Fishing lakes is very different to streams and rivers. In lakes, distance is at times very important when it comes to catching fish. Rivers and streams require stealth and short casts for results. Most of the trout in streams are very easy to spot but remember if you can see them they can just as easily see you. At times even your fly line will spook the fish. I enjoy rivers and streams, it’s more challenging and more enjoyable when you hook a trout in running water. You will not get as many large fish as in the lake, but the fish you do catch use the ﬂowing water to their advantage.
If you happen to be after trophy-sized trout the lakes are the best places to concentrate on catching the big one. Most of the lakes I fish hold good numbers of 10lb plus fish. Remember they didn’t get this big without a reason. They are not dumb you know, it defiantly takes a lot to fool these monsters. I still have not been able to fool a 10lb plus fish.
When it comes to choosing the right ﬂy to use, the situation becomes a little more difficult. Lakes are relatively easy when it comes to choosing a fly. All you have to do is keep trying something different until you find what the fish are striking. It may take some time but once you have discovered one that will work you tend to use it more often and hence catch more fish on it.

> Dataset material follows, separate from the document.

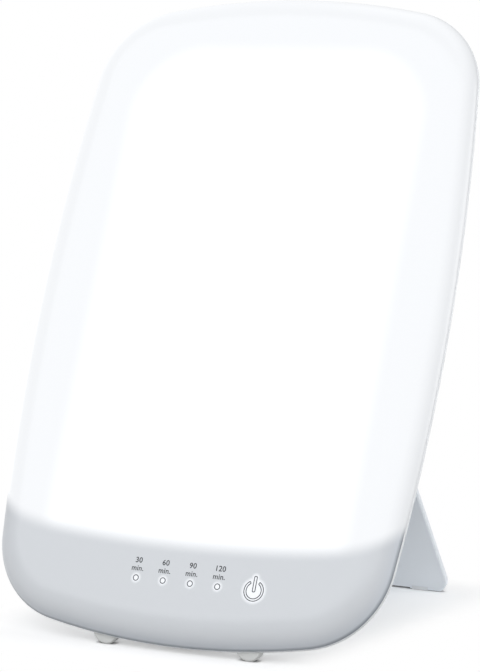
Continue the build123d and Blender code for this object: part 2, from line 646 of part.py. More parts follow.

Now here comes the tricky bit, streams and rivers. Most of the flies used are nymphs and dry ﬂies, there are literally hundreds of different patterns designed to represent the thousands of different insects of the world. For a start, I recommend the good old Hare and Copper as a great all-round ﬂy. Remember that it might not work all the time as streams carry so many different insects. The trout could be feeding on nymphs or grabbing insects from the surface. The later would be more likely to take a dry ﬂy presented on the surface.
To chose which ﬂy to use look at what is ﬂying around and try to match your ﬂy with what you see. When the trout are feeding on nymphs a small butterﬂy net comes in handy. Simply place the net in the water and disturb the bottom in front of the net. If done properly all the insect life will be caught in the net and
can be examined to determine what ﬂy should be used.
One thing to remember is insect life changes over the seasons so remember to keep checking insect life over the seasons. At times the fish will refuse whatever you cast to them.
On one occasion I was fishing with a friend, we had been casting to a trout which was clearly rising and grabbing food from the surface. We soon worked out that the trout were feeding on caddis. So I tied on a caddis imitation and let a cast go. Well, this trout refused every cast I made with the caddis imitation yet it would still rise and eat the real thing.
To cut a long story short we tried all sorts of dry flies on that fish each having no effect what so ever. I then decided to try a nymph, what the hell I thought what harm could I do. Well I ﬂicked the size 10 hare and copper at the fish, the cast was a little to the fish’s left and I was about to pull it out to cast again when the trout just turned and made a charge for it. It engulfed the ﬂy and I hooked and landed a nice four-pound rainbow trout. What made it grab the Hare and Copper I do not know but it goes to show that the rules can be bent a little bit. This does not mean I recommend that you go and cast nymphs at rising fish. It is just an example: if the normal is not working try something different as it may work.
Experimenting is the next thing you should learn. This can only be taught by yourself. How do you think the gurus got so good. They had to try different things all the time to get results. That’s why you see them tie on a different fly than the one you are using. They give you a fly that has worked before and then try a different one in case it works better than the “special” ﬂy you are using. If you start catching ﬁsh they soon change back to their old ways.
If a fisherman is gloating about all the ﬁsh he caught that day do not think of him as a big head. Instead, approach him and talk to him, he might not tell you exactly where he was ﬁshing but might give some little tip away that may help you catch more fish.
I remember talking to one guy who had done really well the night before I was due to go fishing. He told me he had been using a sinking line at a spot I had only fished with a ﬂoating line. I had always done very well with a ﬂoating line before but had decided to take his advice. That night I took two fish in the five-pound bracket, whereas my friends caught nothing. They had stuck to their ﬂoating lines and had paid the price for not taking notice of this simple bit of advice.
Once you really get into it you will most likely take up ﬂy tying. At first, you think you can’t be bothered with trying to tie a ﬂy as it does look difficult. Though with a little practice it soon becomes easy and is a hell of a lot cheaper than buying them.
I will tell you something, it is a lot more satisfying to fool and catch a fish on a ﬂy you tied yourself. It makes the catch more enjoyable. You are the one that tied, cast, hooked, played and landed the fish. Now that’s what I call enjoyable ﬁshing. It does take a lot of effort to get to that point, but it is worth it. If you do make it past that point you will realise why I and many others enjoy ﬂy fishing. You will probably, like me, ﬂy ﬁsh until you die. Until that day comes I’ve got a lot of years ahead to catch that monster 10lb trout that has my name on it.